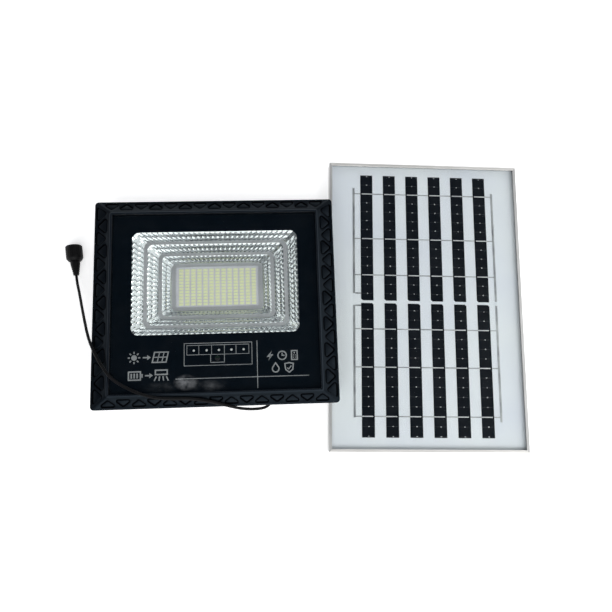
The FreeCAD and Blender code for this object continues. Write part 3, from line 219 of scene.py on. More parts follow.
surfaces = {
    "bezel_plastic": finish("bezel_plastic", (0.0008, 0.0014, 0.0028), (0.0016, 0.0024, 0.0040),
                            (0.36, 0.44), 2400, 0.00003, 0.3, 20, Specular_IOR_Level=0.16,
                            Specular_Tint=COOL),
    # A darker, duller copy of the bezel's plastic for the reliefs' groove walls: painted shade
    "bezel_groove": finish("bezel_groove", (0.0003, 0.0006, 0.001), (0.0006, 0.001, 0.0016),
                           (0.6, 0.75), 2400, 0.00003, 0.35, 20, Specular_IOR_Level=0.02),
    # A lighter, glossier copy of the bezel's plastic for the land and ridge: its lighter colour is
    # painted highlight
    "bezel_ridge": finish("bezel_ridge", (0.0036, 0.0050, 0.0076), (0.0056, 0.0074, 0.0104),
                          (0.34, 0.44), 2400, 0.00003, 0.3, 20, Specular_IOR_Level=0.25,
                          Specular_Tint=COOL),
    "housing_coat": finish("housing_coat", (0.010, 0.0105, 0.012), (0.016, 0.017, 0.019),
                           (0.42, 0.55), 1400, 0.00005, 0.5, 18),
    "bracket_coat": finish("bracket_coat", (0.011, 0.0115, 0.013), (0.018, 0.018, 0.02),
                           (0.38, 0.5), 1200, 0.00005, 0.5, 22),
    "lamp_glass": clear_glass("lamp_glass", 0.002, LAMP_SMUDGES),
    "solar_glass": clear_glass("solar_glass", 0.006),
    "mask_print": finish("mask_print", (0.0006, 0.0022, 0.0044), (0.0010, 0.0032, 0.0060),
                         (0.4, 0.5), 900, 0.00001, 0.1, 12, Specular_IOR_Level=0.05),
    "legend_print": finish("legend_print", (0.24, 0.25, 0.26), (0.32, 0.33, 0.34),
                           (0.45, 0.6), 3000, 0.00001, 0.3, 60),
    "mirror_coat": finish("mirror_coat", (0.52, 0.55, 0.56), (0.62, 0.65, 0.66),
                          (0.12, 0.18), 700, 0.00003, 0.1, 30, metallic=0.9),
    "mirror_satin": finish("mirror_satin", (0.62, 0.63, 0.65), (0.70, 0.71, 0.73),
                           (0.38, 0.5), 900, 0.00003, 0.15, 30, metallic=0.5),
    "fastener_steel": finish("fastener_steel", (0.42, 0.42, 0.41), (0.58, 0.58, 0.57),
                             (0.25, 0.4), 2500, 0.00002, 0.3, 200, metallic=1),
    "led_laminate": finish("led_laminate", (0.70, 0.70, 0.76), (0.78, 0.78, 0.84),
                           (0.28, 0.4), 1200, 0.00002, 0.2, 60),
    "led_package": finish("led_package", (0.90, 0.94, 0.66), (0.94, 0.97, 0.72),
                          (0.35, 0.5), 3000, 0.00001, 0.2, 300),
    "led_phosphor": finish("led_phosphor", (0.92, 0.96, 0.58), (0.96, 0.98, 0.65),
                           (0.3, 0.45), 5000, 0.00002, 0.5, 400),
    "sink_aluminium": finish("sink_aluminium", (0.60, 0.61, 0.62), (0.70, 0.71, 0.72),
                             (0.3, 0.45), 1800, 0.00002, 0.3, 40, metallic=1,
                             stretch=(1, 12, 12)),
    "control_laminate": finish("control_laminate", (0.010, 0.055, 0.028), (0.014, 0.075, 0.036),
                               (0.3, 0.42), 1500, 0.00002, 0.3, 80),
    "component_black": finish("component_black", (0.012, 0.012, 0.013), (0.02, 0.02, 0.022),
                              (0.35, 0.5), 3000, 0.00002, 0.3, 150),
    "indicator_lens": finish("indicator_lens", (0.84, 0.85, 0.84), (0.93, 0.93, 0.92),
                             (0.15, 0.3), 3000, 0.00001, 0.2, 500),
    "battery_sleeve": finish("battery_sleeve", (0.010, 0.09, 0.36), (0.014, 0.12, 0.43),
                             (0.22, 0.35), 1500, 0.00003, 0.3, 40),
    "holder_plastic": finish("holder_plastic", (0.014, 0.014, 0.015), (0.022, 0.022, 0.023),
                             (0.4, 0.55), 2000, 0.00003, 0.4, 60),
    "nickel_strip": finish("nickel_strip", (0.56, 0.54, 0.50), (0.66, 0.64, 0.60),
                           (0.22, 0.35), 2500, 0.00002, 0.3, 150, metallic=1),
    "wire_red": finish("wire_red", (0.40, 0.018, 0.014), (0.50, 0.026, 0.018),
                       (0.3, 0.42), 3000, 0.00002, 0.3, 200),
    "brass": finish("brass", (0.58, 0.40, 0.16), (0.70, 0.50, 0.22),
                    (0.25, 0.4), 2500, 0.00002, 0.3, 150, metallic=1),
    "gland_nylon": finish("gland_nylon", (0.010, 0.010, 0.011), (0.016, 0.016, 0.017),
                          (0.35, 0.48), 2500, 0.00003, 0.4, 90),
    "rubber_black": finish("rubber_black", (0.008, 0.008, 0.008), (0.014, 0.014, 0.014),
                           (0.6, 0.75), 2000, 0.00004, 0.5, 80),
    "lead_sheath": finish("lead_sheath", (0.0030, 0.0032, 0.0038), (0.0055, 0.0058, 0.0066),
                          (0.38, 0.5), 2500, 0.00003, 0.35, 70, Specular_IOR_Level=0.12),
    "connector_plastic": finish("connector_plastic", (0.0040, 0.0040, 0.0044),
                                (0.0070, 0.0070, 0.0076), (0.38, 0.5), 2500, 0.00004, 0.45, 90,
                                Specular_IOR_Level=0.15),
    "pin_metal": finish("pin_metal", (0.66, 0.52, 0.26), (0.78, 0.62, 0.32),
                        (0.18, 0.3), 2500, 0.00001, 0.2, 300, metallic=1),
    "cell_silicon": finish("cell_silicon", (0.0036, 0.0050, 0.0078), (0.0062, 0.0078, 0.0110),
                           (0.3, 0.4), 2500, 0.00001, 0.2, 18, Specular_IOR_Level=0.1),
    "cell_line": finish("cell_line", (0.07, 0.07, 0.08), (0.14, 0.14, 0.15),
                        (0.35, 0.5), 2500, 0.00001, 0.2, 500, metallic=0.6),
    "ribbon_tin": finish("ribbon_tin", (0.66, 0.67, 0.69), (0.84, 0.85, 0.86),
                         (0.3, 0.45), 900, 0.00003, 0.35, 60, metallic=0.35),
    # A darker, more metallic copy of the ribbons' tin for the buses, the tabs and the runs between
    # strips: its darker colour is painted shade
    "bus_tin": finish("bus_tin", (0.34, 0.35, 0.37), (0.60, 0.61, 0.62),
                      (0.3, 0.45), 900, 0.00003, 0.35, 60, metallic=0.6),
    "backsheet_white": finish("backsheet_white", (0.83, 0.86, 0.93), (0.89, 0.92, 0.95),
                              (0.45, 0.6), 700, 0.00003, 0.25, 9),
    "junction_plastic": finish("junction_plastic", (0.011, 0.011, 0.012), (0.018, 0.018, 0.019),
                               (0.38, 0.5), 2000, 0.00004, 0.45, 60),
}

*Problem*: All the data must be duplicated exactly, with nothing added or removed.

*Solved problem*:
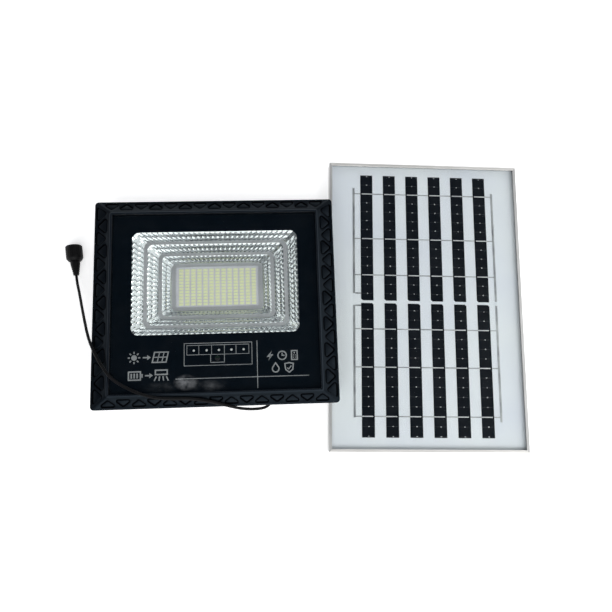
The FreeCAD and Blender code for this object continues. Write part 3, from line 219 of scene.py on. More parts follow.
surfaces = {
    "bezel_plastic": finish("bezel_plastic", (0.0008, 0.0014, 0.0028), (0.0016, 0.0024, 0.0040),
                            (0.36, 0.44), 2400, 0.00003, 0.3, 20, Specular_IOR_Level=0.16,
                            Specular_Tint=COOL),
    # A darker, duller copy of the bezel's plastic for the reliefs' groove walls: painted shade
    "bezel_groove": finish("bezel_groove", (0.0003, 0.0006, 0.001), (0.0006, 0.001, 0.0016),
                           (0.6, 0.75), 2400, 0.00003, 0.35, 20, Specular_IOR_Level=0.02),
    # A lighter, glossier copy of the bezel's plastic for the land and ridge: its lighter colour is
    # painted highlight
    "bezel_ridge": finish("bezel_ridge", (0.0036, 0.0050, 0.0076), (0.0056, 0.0074, 0.0104),
                          (0.34, 0.44), 2400, 0.00003, 0.3, 20, Specular_IOR_Level=0.25,
                          Specular_Tint=COOL),
    "housing_coat": finish("housing_coat", (0.010, 0.0105, 0.012), (0.016, 0.017, 0.019),
                           (0.42, 0.55), 1400, 0.00005, 0.5, 18),
    "bracket_coat": finish("bracket_coat", (0.011, 0.0115, 0.013), (0.018, 0.018, 0.02),
                           (0.38, 0.5), 1200, 0.00005, 0.5, 22),
    "lamp_glass": clear_glass("lamp_glass", 0.002, LAMP_SMUDGES),
    "solar_glass": clear_glass("solar_glass", 0.006),
    "mask_print": finish("mask_print", (0.0006, 0.0022, 0.0044), (0.0010, 0.0032, 0.0060),
                         (0.4, 0.5), 900, 0.00001, 0.1, 12, Specular_IOR_Level=0.05),
    "legend_print": finish("legend_print", (0.24, 0.25, 0.26), (0.32, 0.33, 0.34),
                           (0.45, 0.6), 3000, 0.00001, 0.3, 60),
    "mirror_coat": finish("mirror_coat", (0.52, 0.55, 0.56), (0.62, 0.65, 0.66),
                          (0.12, 0.18), 700, 0.00003, 0.1, 30, metallic=0.9),
    "mirror_satin": finish("mirror_satin", (0.62, 0.63, 0.65), (0.70, 0.71, 0.73),
                           (0.38, 0.5), 900, 0.00003, 0.15, 30, metallic=0.5),
    "fastener_steel": finish("fastener_steel", (0.42, 0.42, 0.41), (0.58, 0.58, 0.57),
                             (0.25, 0.4), 2500, 0.00002, 0.3, 200, metallic=1),
    "led_laminate": finish("led_laminate", (0.70, 0.70, 0.76), (0.78, 0.78, 0.84),
                           (0.28, 0.4), 1200, 0.00002, 0.2, 60),
    "led_package": finish("led_package", (0.90, 0.94, 0.66), (0.94, 0.97, 0.72),
                          (0.35, 0.5), 3000, 0.00001, 0.2, 300),
    "led_phosphor": finish("led_phosphor", (0.92, 0.96, 0.58), (0.96, 0.98, 0.65),
                           (0.3, 0.45), 5000, 0.00002, 0.5, 400),
    "sink_aluminium": finish("sink_aluminium", (0.60, 0.61, 0.62), (0.70, 0.71, 0.72),
                             (0.3, 0.45), 1800, 0.00002, 0.3, 40, metallic=1,
                             stretch=(1, 12, 12)),
    "control_laminate": finish("control_laminate", (0.010, 0.055, 0.028), (0.014, 0.075, 0.036),
                               (0.3, 0.42), 1500, 0.00002, 0.3, 80),
    "component_black": finish("component_black", (0.012, 0.012, 0.013), (0.02, 0.02, 0.022),
                              (0.35, 0.5), 3000, 0.00002, 0.3, 150),
    "indicator_lens": finish("indicator_lens", (0.84, 0.85, 0.84), (0.93, 0.93, 0.92),
                             (0.15, 0.3), 3000, 0.00001, 0.2, 500),
    "battery_sleeve": finish("battery_sleeve", (0.010, 0.09, 0.36), (0.014, 0.12, 0.43),
                             (0.22, 0.35), 1500, 0.00003, 0.3, 40),
    "holder_plastic": finish("holder_plastic", (0.014, 0.014, 0.015), (0.022, 0.022, 0.023),
                             (0.4, 0.55), 2000, 0.00003, 0.4, 60),
    "nickel_strip": finish("nickel_strip", (0.56, 0.54, 0.50), (0.66, 0.64, 0.60),
                           (0.22, 0.35), 2500, 0.00002, 0.3, 150, metallic=1),
    "wire_red": finish("wire_red", (0.40, 0.018, 0.014), (0.50, 0.026, 0.018),
                       (0.3, 0.42), 3000, 0.00002, 0.3, 200),
    "brass": finish("brass", (0.58, 0.40, 0.16), (0.70, 0.50, 0.22),
                    (0.25, 0.4), 2500, 0.00002, 0.3, 150, metallic=1),
    "gland_nylon": finish("gland_nylon", (0.010, 0.010, 0.011), (0.016, 0.016, 0.017),
                          (0.35, 0.48), 2500, 0.00003, 0.4, 90),
    "rubber_black": finish("rubber_black", (0.008, 0.008, 0.008), (0.014, 0.014, 0.014),
                           (0.6, 0.75), 2000, 0.00004, 0.5, 80),
    "lead_sheath": finish("lead_sheath", (0.0030, 0.0032, 0.0038), (0.0055, 0.0058, 0.0066),
                          (0.38, 0.5), 2500, 0.00003, 0.35, 70, Specular_IOR_Level=0.12),
    "connector_plastic": finish("connector_plastic", (0.0040, 0.0040, 0.0044),
                                (0.0070, 0.0070, 0.0076), (0.38, 0.5), 2500, 0.00004, 0.45, 90,
                                Specular_IOR_Level=0.15),
    "pin_metal": finish("pin_metal", (0.66, 0.52, 0.26), (0.78, 0.62, 0.32),
                        (0.18, 0.3), 2500, 0.00001, 0.2, 300, metallic=1),
    "cell_silicon": finish("cell_silicon", (0.0036, 0.0050, 0.0078), (0.0062, 0.0078, 0.0110),
                           (0.3, 0.4), 2500, 0.00001, 0.2, 18, Specular_IOR_Level=0.1),
    "cell_line": finish("cell_line", (0.07, 0.07, 0.08), (0.14, 0.14, 0.15),
                        (0.35, 0.5), 2500, 0.00001, 0.2, 500, metallic=0.6),
    "ribbon_tin": finish("ribbon_tin", (0.66, 0.67, 0.69), (0.84, 0.85, 0.86),
                         (0.3, 0.45), 900, 0.00003, 0.35, 60, metallic=0.35),
    # A darker, more metallic copy of the ribbons' tin for the buses, the tabs and the runs between
    # strips: its darker colour is painted shade
    "bus_tin": finish("bus_tin", (0.34, 0.35, 0.37), (0.60, 0.61, 0.62),
                      (0.3, 0.45), 900, 0.00003, 0.35, 60, metallic=0.6),
    "backsheet_white": finish("backsheet_white", (0.83, 0.86, 0.93), (0.89, 0.92, 0.95),
                              (0.45, 0.6), 700, 0.00003, 0.25, 9),
    "junction_plastic": finish("junction_plastic", (0.011, 0.011, 0.012), (0.018, 0.018, 0.019),
                               (0.38, 0.5), 2000, 0.00004, 0.45, 60),
}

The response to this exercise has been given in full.